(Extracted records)
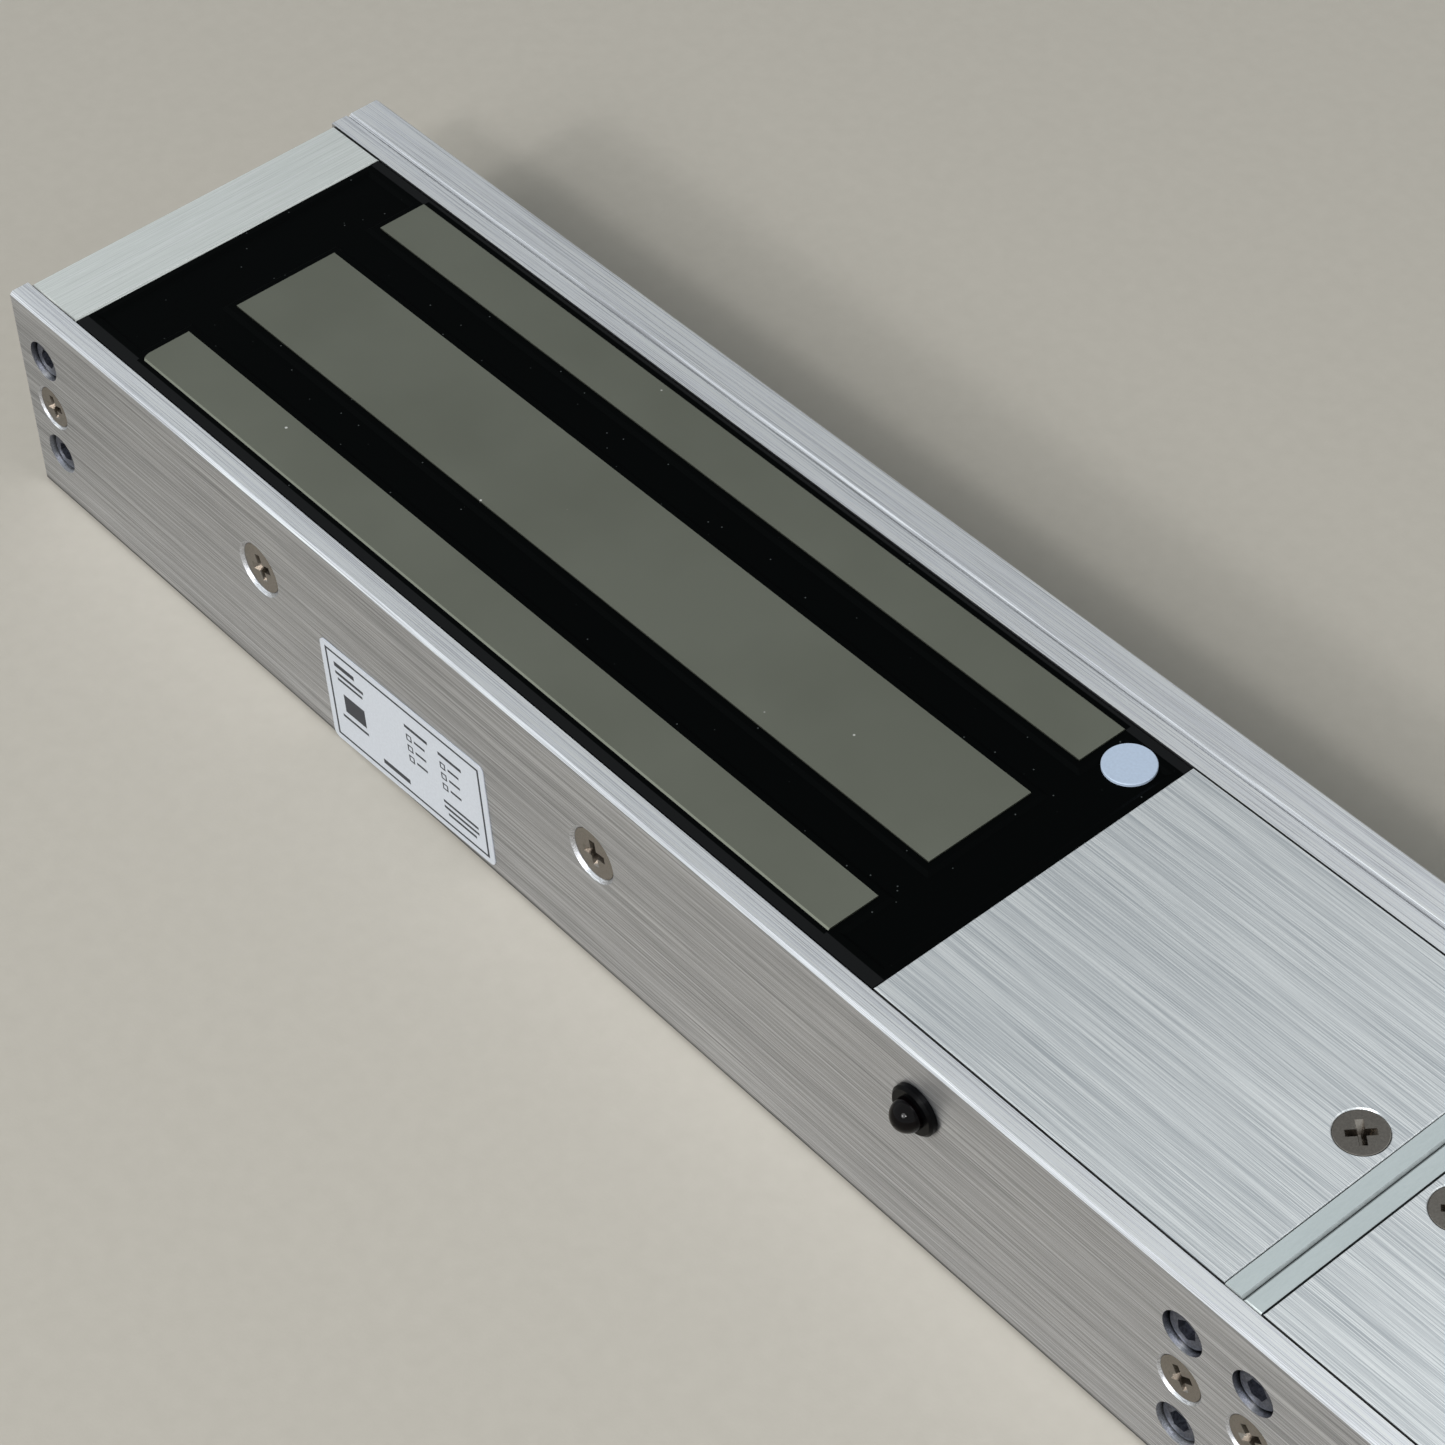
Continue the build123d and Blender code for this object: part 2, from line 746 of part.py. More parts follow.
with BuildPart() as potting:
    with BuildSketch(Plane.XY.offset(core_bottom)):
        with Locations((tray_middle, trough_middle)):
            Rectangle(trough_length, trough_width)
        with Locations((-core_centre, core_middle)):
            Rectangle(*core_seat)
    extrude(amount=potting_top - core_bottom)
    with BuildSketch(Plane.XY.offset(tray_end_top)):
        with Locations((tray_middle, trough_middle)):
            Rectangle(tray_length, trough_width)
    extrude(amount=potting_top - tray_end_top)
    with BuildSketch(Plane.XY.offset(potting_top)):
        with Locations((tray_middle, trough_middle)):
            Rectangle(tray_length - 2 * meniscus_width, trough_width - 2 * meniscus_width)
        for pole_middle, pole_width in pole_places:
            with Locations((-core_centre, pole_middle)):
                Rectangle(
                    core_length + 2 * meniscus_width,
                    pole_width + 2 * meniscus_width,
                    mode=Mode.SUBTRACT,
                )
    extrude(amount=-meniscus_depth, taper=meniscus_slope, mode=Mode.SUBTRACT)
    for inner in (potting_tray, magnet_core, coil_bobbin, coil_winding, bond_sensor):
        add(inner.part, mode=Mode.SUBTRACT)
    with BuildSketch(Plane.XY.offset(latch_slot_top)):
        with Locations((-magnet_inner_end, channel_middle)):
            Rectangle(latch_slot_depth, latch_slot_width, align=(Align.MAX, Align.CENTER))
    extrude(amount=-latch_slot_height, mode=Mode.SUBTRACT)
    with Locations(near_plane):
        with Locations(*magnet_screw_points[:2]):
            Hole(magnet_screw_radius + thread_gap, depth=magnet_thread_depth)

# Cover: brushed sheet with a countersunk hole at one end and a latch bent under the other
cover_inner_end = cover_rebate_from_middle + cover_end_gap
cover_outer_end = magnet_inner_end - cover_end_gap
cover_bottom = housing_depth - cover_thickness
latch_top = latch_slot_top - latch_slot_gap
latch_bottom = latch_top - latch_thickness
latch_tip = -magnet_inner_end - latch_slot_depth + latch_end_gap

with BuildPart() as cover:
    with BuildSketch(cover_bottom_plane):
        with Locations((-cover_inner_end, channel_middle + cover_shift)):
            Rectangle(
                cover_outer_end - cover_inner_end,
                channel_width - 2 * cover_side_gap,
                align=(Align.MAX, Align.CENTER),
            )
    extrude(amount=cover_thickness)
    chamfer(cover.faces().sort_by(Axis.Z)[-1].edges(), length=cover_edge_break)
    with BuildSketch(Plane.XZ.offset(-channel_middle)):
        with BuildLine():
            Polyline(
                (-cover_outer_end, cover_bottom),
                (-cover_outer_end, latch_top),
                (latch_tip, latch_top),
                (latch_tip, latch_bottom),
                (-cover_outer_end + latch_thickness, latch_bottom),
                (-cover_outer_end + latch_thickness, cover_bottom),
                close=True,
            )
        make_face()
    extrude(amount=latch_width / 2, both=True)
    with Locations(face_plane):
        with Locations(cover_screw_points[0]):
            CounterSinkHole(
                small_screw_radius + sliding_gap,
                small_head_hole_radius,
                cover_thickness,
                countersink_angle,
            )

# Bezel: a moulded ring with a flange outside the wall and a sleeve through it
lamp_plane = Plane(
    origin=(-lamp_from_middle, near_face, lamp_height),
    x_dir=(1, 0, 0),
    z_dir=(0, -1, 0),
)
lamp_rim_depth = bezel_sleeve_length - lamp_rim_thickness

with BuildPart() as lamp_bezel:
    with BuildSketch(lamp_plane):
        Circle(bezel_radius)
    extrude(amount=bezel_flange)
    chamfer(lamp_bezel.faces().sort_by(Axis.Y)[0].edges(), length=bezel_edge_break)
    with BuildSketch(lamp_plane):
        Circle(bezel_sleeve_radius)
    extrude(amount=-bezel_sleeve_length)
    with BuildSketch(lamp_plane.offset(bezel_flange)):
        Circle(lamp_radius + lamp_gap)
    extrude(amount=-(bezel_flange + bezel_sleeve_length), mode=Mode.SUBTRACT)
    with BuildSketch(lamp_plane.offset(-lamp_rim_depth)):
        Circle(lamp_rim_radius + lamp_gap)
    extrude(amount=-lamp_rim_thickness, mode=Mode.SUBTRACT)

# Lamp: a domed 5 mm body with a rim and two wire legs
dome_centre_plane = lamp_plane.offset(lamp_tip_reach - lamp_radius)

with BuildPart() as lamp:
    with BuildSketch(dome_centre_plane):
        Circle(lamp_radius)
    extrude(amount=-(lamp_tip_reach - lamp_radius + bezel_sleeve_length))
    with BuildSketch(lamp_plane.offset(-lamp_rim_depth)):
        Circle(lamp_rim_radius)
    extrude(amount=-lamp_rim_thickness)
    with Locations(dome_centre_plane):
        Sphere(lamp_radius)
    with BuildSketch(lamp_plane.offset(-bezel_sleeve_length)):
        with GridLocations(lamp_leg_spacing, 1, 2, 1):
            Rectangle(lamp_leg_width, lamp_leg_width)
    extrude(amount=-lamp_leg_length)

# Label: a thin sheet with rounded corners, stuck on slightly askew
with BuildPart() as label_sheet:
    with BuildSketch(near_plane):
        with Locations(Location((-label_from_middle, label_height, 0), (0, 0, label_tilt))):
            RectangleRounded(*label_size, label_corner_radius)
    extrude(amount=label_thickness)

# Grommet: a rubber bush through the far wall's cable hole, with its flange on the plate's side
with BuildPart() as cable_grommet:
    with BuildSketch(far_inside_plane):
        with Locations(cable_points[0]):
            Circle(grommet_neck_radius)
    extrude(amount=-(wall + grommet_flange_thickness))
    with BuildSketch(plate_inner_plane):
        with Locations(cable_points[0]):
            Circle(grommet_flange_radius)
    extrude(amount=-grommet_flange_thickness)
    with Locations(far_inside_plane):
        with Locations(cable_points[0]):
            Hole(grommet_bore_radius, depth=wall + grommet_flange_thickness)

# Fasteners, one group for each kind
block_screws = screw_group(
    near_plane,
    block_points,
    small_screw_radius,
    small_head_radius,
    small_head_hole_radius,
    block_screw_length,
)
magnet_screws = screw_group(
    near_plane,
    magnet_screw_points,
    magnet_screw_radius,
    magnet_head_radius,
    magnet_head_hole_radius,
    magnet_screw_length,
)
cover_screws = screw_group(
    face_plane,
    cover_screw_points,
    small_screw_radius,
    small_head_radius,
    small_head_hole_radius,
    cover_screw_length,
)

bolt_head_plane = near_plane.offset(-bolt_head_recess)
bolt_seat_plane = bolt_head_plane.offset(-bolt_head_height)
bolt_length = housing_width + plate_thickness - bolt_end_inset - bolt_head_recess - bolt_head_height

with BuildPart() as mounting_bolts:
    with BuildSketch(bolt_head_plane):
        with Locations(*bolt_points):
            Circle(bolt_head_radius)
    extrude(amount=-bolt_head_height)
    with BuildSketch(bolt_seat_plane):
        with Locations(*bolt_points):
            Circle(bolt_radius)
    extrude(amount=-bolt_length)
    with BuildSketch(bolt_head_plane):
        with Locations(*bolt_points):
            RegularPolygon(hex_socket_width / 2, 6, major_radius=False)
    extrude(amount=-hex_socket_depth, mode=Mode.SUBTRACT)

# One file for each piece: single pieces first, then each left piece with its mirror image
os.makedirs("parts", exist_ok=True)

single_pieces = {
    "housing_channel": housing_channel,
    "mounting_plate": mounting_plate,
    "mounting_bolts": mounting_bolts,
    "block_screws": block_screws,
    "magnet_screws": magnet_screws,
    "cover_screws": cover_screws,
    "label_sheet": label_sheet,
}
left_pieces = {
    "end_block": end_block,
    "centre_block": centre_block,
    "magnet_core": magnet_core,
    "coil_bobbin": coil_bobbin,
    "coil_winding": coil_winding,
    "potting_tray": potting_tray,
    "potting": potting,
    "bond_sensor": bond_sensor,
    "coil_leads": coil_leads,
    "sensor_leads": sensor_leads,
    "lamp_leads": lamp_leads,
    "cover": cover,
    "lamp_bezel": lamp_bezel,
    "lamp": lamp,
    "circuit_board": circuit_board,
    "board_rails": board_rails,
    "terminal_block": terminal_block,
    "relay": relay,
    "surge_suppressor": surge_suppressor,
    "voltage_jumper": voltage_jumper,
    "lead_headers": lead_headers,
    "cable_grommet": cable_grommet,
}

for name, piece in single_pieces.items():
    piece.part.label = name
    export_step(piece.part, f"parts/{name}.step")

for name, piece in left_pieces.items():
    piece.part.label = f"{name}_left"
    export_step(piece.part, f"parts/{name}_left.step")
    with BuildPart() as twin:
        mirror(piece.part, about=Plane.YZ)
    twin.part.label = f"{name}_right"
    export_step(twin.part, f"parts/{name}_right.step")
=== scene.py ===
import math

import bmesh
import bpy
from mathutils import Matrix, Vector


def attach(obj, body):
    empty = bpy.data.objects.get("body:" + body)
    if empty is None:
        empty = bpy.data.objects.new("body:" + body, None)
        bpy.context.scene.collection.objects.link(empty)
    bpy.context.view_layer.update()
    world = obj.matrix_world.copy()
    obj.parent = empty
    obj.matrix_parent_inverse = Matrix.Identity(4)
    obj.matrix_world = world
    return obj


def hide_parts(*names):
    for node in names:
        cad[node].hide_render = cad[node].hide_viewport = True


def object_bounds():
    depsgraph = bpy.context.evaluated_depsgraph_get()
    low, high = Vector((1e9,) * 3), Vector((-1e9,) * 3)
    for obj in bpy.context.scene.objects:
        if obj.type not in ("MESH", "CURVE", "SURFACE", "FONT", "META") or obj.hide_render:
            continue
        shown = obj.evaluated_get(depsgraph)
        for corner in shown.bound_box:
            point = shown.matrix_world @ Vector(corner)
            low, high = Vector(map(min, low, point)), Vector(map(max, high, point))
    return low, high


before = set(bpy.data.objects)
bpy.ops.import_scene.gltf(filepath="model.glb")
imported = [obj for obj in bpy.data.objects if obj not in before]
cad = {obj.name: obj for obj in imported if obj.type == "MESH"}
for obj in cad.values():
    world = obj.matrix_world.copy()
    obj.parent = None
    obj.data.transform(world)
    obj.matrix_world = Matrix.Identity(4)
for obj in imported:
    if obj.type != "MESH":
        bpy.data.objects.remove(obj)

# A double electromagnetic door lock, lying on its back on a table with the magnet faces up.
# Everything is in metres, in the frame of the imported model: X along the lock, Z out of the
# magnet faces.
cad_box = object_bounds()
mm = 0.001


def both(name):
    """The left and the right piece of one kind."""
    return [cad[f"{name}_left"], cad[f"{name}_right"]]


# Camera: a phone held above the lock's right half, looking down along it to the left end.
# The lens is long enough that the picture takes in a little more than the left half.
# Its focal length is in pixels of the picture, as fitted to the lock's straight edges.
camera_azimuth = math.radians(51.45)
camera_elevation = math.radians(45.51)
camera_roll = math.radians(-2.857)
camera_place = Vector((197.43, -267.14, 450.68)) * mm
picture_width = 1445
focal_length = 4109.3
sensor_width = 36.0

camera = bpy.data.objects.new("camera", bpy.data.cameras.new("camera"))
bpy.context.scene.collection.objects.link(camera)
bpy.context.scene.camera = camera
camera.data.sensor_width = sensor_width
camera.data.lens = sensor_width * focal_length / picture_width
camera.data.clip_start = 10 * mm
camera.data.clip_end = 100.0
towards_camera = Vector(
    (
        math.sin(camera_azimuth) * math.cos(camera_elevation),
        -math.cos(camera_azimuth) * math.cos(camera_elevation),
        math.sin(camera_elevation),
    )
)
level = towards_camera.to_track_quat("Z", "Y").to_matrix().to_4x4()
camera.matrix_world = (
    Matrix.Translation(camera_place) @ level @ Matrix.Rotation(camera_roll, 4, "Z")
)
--
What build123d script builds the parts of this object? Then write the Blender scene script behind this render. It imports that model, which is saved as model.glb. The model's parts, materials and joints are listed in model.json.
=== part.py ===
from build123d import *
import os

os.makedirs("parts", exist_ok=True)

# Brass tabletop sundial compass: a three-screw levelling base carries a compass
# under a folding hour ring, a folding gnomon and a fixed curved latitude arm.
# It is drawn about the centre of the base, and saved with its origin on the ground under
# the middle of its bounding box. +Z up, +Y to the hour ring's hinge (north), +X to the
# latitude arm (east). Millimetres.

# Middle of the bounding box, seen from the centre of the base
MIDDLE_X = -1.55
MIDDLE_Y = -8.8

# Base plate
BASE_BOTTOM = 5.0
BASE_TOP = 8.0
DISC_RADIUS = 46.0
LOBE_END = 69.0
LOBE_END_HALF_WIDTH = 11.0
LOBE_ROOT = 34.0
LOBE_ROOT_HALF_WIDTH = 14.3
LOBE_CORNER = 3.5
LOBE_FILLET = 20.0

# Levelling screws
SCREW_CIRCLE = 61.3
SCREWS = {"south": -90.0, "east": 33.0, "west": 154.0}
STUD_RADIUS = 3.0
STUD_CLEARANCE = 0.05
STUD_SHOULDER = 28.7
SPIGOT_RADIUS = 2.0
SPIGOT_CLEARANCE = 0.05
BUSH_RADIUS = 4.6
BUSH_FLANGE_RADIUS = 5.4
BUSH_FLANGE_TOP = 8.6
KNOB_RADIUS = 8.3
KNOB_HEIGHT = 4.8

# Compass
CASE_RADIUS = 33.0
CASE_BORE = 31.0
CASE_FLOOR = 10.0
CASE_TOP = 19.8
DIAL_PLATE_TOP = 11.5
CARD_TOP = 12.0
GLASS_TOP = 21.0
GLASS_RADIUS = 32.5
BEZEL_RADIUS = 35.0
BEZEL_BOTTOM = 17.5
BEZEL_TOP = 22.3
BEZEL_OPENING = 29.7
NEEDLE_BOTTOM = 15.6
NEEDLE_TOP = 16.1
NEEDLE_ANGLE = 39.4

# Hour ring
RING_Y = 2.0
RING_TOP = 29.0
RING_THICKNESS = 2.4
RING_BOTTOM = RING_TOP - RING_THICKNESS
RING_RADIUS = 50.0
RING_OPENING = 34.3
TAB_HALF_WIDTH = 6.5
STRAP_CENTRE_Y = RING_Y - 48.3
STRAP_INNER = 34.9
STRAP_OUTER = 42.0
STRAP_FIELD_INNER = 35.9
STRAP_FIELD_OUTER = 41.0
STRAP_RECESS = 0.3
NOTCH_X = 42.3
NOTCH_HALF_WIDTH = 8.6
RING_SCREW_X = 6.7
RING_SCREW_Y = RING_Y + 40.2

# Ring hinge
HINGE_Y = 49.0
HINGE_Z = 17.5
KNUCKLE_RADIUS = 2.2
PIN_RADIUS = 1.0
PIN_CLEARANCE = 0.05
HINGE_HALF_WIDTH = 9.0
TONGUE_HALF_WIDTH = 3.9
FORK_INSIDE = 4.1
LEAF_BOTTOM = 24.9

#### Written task
Return every line above in which the string "link" occurs.

#### Reply
        bpy.context.scene.collection.objects.link(empty)
bpy.context.scene.collection.objects.link(camera)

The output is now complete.